## SHORT TASK
Write the material out again exactly as it stands.

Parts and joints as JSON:
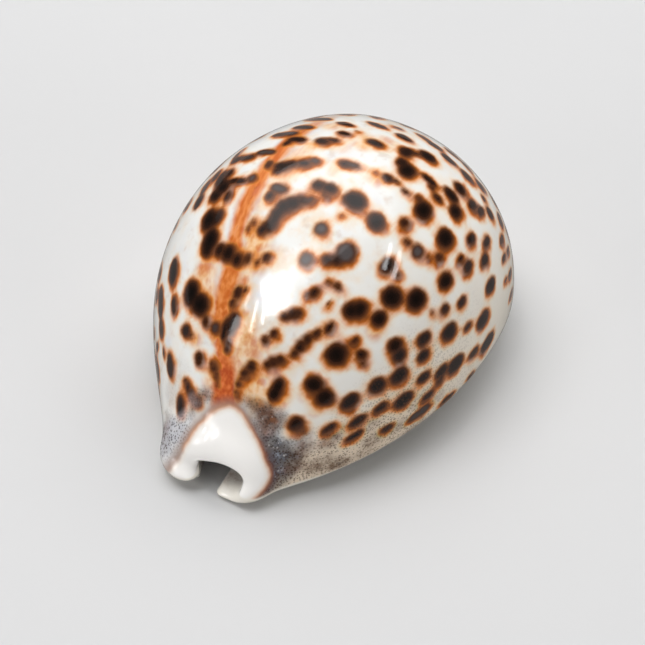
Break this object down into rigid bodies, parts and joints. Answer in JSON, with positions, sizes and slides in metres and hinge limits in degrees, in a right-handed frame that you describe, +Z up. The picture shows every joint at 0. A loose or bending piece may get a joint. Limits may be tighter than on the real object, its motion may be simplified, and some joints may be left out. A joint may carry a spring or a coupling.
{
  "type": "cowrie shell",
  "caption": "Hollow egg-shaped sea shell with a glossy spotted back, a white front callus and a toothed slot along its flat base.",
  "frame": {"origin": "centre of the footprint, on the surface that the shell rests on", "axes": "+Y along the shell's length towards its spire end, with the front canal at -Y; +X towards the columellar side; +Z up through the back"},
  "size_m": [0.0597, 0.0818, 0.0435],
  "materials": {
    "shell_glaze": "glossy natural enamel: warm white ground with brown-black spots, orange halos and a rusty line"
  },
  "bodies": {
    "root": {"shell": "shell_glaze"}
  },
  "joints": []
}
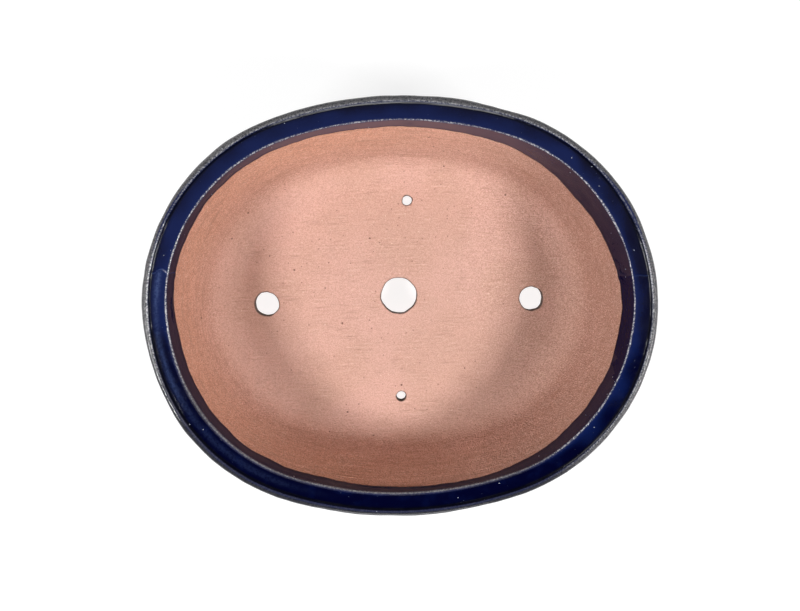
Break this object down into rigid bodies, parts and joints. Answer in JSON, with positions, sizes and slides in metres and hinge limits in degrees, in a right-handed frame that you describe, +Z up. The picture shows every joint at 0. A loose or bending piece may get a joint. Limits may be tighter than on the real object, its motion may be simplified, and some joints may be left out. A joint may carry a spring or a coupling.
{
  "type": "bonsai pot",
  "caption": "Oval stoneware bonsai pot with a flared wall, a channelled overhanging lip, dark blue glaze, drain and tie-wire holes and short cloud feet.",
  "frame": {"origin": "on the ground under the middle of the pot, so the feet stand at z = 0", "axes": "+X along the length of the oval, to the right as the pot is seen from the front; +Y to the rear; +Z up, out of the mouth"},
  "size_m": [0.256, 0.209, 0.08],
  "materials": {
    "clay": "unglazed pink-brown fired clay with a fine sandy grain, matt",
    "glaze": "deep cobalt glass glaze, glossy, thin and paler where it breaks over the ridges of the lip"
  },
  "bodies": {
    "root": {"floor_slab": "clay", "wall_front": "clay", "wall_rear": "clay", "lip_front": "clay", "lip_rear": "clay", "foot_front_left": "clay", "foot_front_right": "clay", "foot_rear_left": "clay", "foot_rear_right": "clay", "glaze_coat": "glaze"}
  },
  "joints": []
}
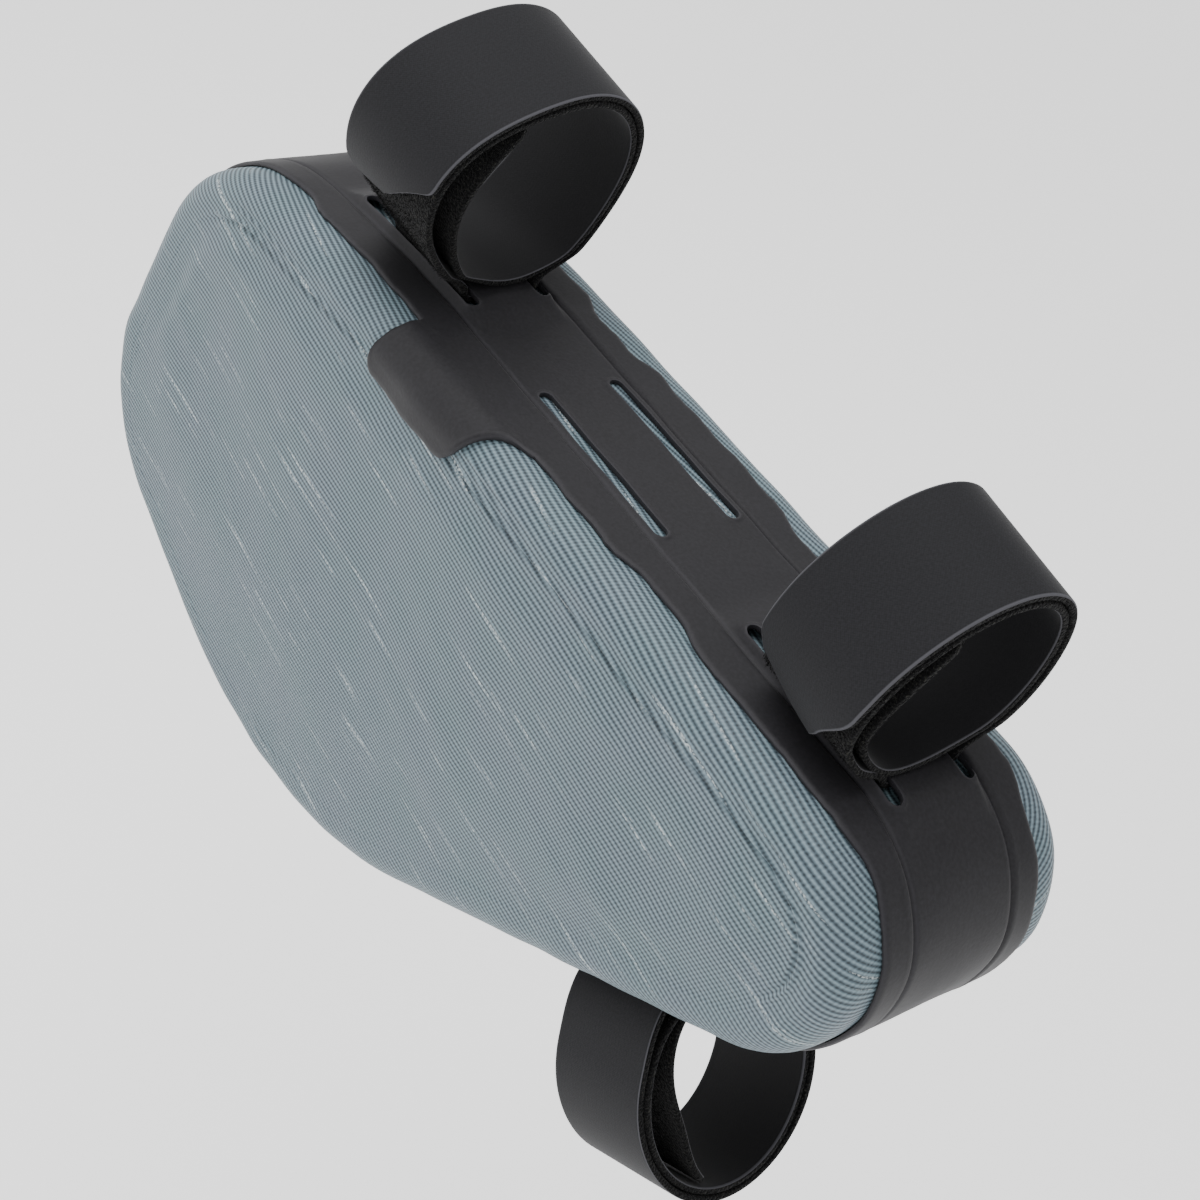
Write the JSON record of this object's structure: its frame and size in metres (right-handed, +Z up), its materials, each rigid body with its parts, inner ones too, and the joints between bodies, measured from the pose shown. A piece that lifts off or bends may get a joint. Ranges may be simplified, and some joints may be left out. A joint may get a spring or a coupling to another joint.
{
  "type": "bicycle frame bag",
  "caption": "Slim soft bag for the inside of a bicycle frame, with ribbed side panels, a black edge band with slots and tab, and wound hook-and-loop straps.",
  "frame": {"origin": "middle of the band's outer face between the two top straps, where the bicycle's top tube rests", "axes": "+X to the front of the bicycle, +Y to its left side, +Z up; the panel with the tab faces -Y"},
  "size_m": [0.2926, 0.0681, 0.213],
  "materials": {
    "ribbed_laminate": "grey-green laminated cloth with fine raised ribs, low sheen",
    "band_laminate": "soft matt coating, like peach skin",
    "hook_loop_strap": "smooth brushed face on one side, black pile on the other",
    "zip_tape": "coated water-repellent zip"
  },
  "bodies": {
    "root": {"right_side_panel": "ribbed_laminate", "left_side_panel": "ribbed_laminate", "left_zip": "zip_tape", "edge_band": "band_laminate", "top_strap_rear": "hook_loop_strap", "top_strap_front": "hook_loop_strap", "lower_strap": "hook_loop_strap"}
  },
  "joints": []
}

## EXERCISE RESPONSE
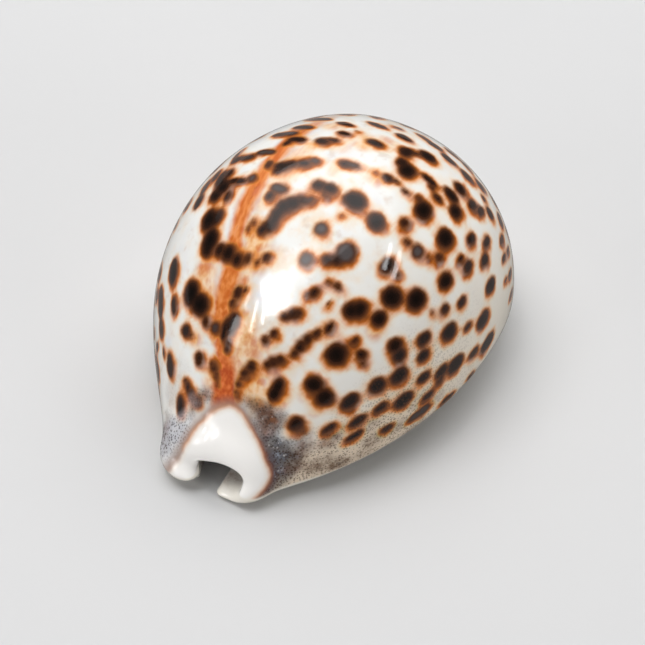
Break this object down into rigid bodies, parts and joints. Answer in JSON, with positions, sizes and slides in metres and hinge limits in degrees, in a right-handed frame that you describe, +Z up. The picture shows every joint at 0. A loose or bending piece may get a joint. Limits may be tighter than on the real object, its motion may be simplified, and some joints may be left out. A joint may carry a spring or a coupling.
{
  "type": "cowrie shell",
  "caption": "Hollow egg-shaped sea shell with a glossy spotted back, a white front callus and a toothed slot along its flat base.",
  "frame": {"origin": "centre of the footprint, on the surface that the shell rests on", "axes": "+Y along the shell's length towards its spire end, with the front canal at -Y; +X towards the columellar side; +Z up through the back"},
  "size_m": [0.0597, 0.0818, 0.0435],
  "materials": {
    "shell_glaze": "glossy natural enamel: warm white ground with brown-black spots, orange halos and a rusty line"
  },
  "bodies": {
    "root": {"shell": "shell_glaze"}
  },
  "joints": []
}
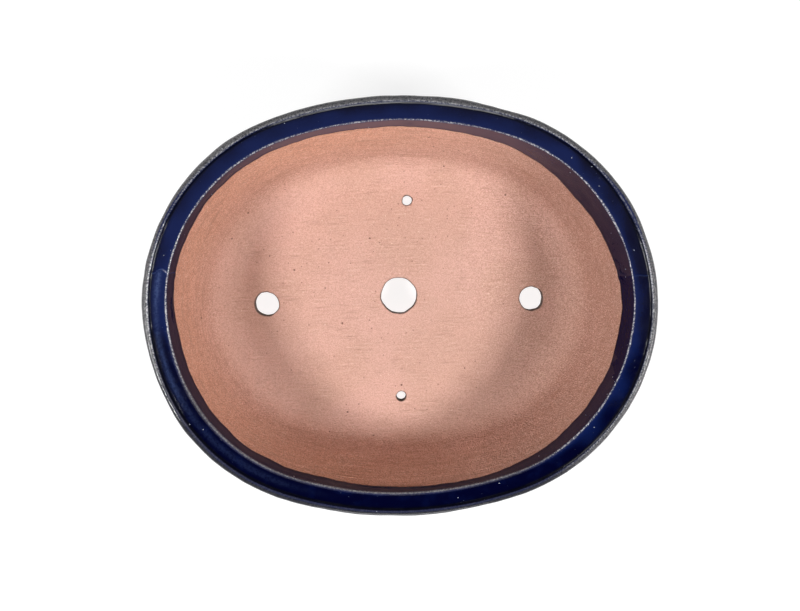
Break this object down into rigid bodies, parts and joints. Answer in JSON, with positions, sizes and slides in metres and hinge limits in degrees, in a right-handed frame that you describe, +Z up. The picture shows every joint at 0. A loose or bending piece may get a joint. Limits may be tighter than on the real object, its motion may be simplified, and some joints may be left out. A joint may carry a spring or a coupling.
{
  "type": "bonsai pot",
  "caption": "Oval stoneware bonsai pot with a flared wall, a channelled overhanging lip, dark blue glaze, drain and tie-wire holes and short cloud feet.",
  "frame": {"origin": "on the ground under the middle of the pot, so the feet stand at z = 0", "axes": "+X along the length of the oval, to the right as the pot is seen from the front; +Y to the rear; +Z up, out of the mouth"},
  "size_m": [0.256, 0.209, 0.08],
  "materials": {
    "clay": "unglazed pink-brown fired clay with a fine sandy grain, matt",
    "glaze": "deep cobalt glass glaze, glossy, thin and paler where it breaks over the ridges of the lip"
  },
  "bodies": {
    "root": {"floor_slab": "clay", "wall_front": "clay", "wall_rear": "clay", "lip_front": "clay", "lip_rear": "clay", "foot_front_left": "clay", "foot_front_right": "clay", "foot_rear_left": "clay", "foot_rear_right": "clay", "glaze_coat": "glaze"}
  },
  "joints": []
}
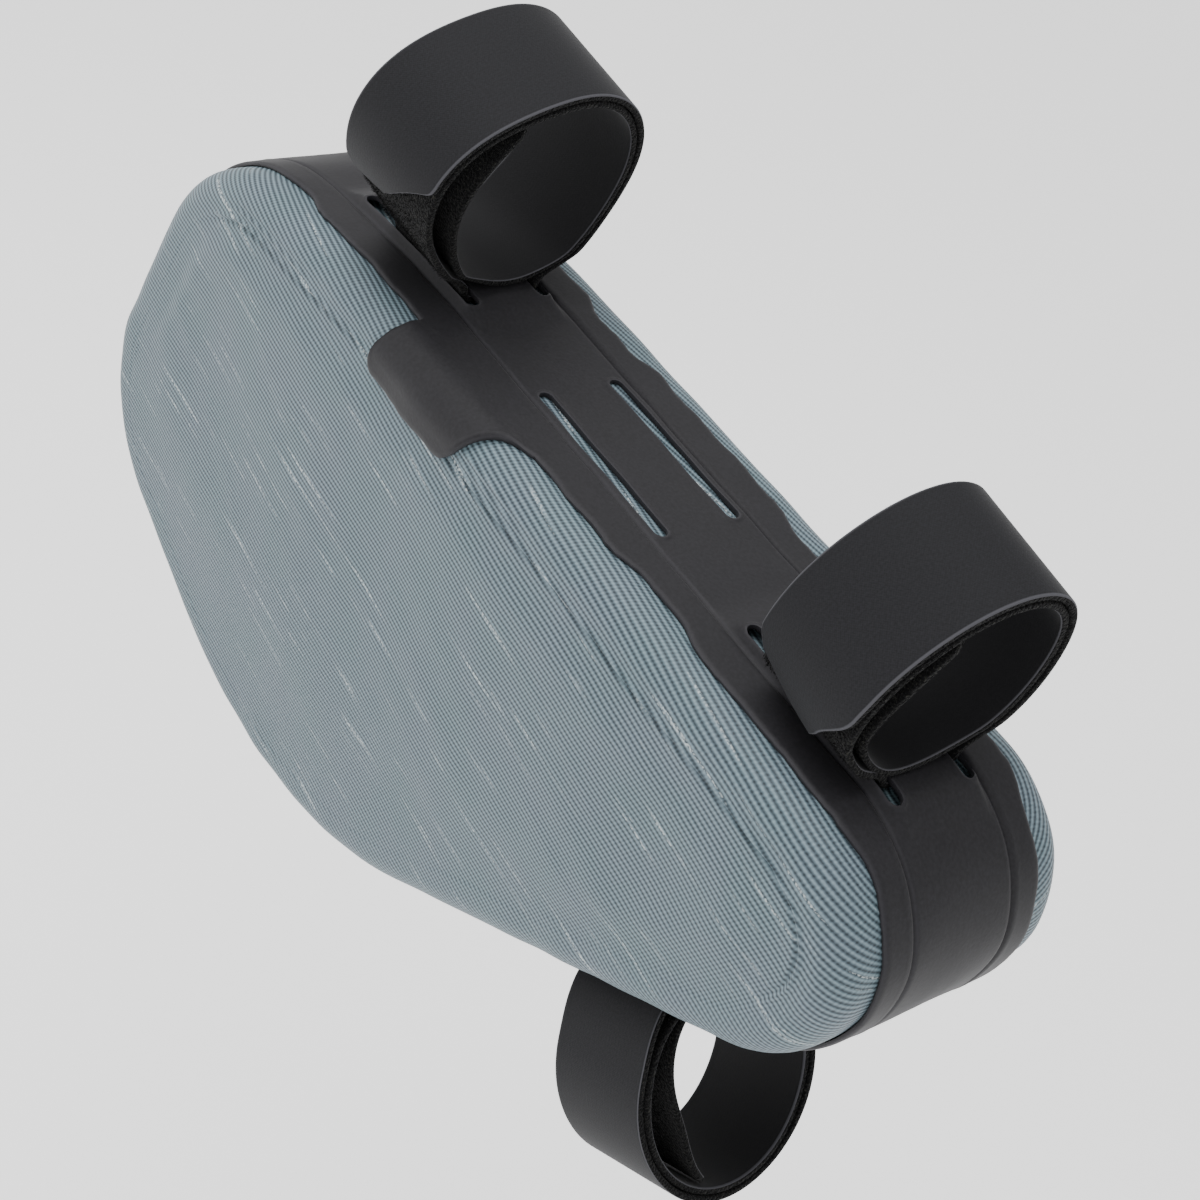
Write the JSON record of this object's structure: its frame and size in metres (right-handed, +Z up), its materials, each rigid body with its parts, inner ones too, and the joints between bodies, measured from the pose shown. A piece that lifts off or bends may get a joint. Ranges may be simplified, and some joints may be left out. A joint may get a spring or a coupling to another joint.
{
  "type": "bicycle frame bag",
  "caption": "Slim soft bag for the inside of a bicycle frame, with ribbed side panels, a black edge band with slots and tab, and wound hook-and-loop straps.",
  "frame": {"origin": "middle of the band's outer face between the two top straps, where the bicycle's top tube rests", "axes": "+X to the front of the bicycle, +Y to its left side, +Z up; the panel with the tab faces -Y"},
  "size_m": [0.2926, 0.0681, 0.213],
  "materials": {
    "ribbed_laminate": "grey-green laminated cloth with fine raised ribs, low sheen",
    "band_laminate": "soft matt coating, like peach skin",
    "hook_loop_strap": "smooth brushed face on one side, black pile on the other",
    "zip_tape": "coated water-repellent zip"
  },
  "bodies": {
    "root": {"right_side_panel": "ribbed_laminate", "left_side_panel": "ribbed_laminate", "left_zip": "zip_tape", "edge_band": "band_laminate", "top_strap_rear": "hook_loop_strap", "top_strap_front": "hook_loop_strap", "lower_strap": "hook_loop_strap"}
  },
  "joints": []
}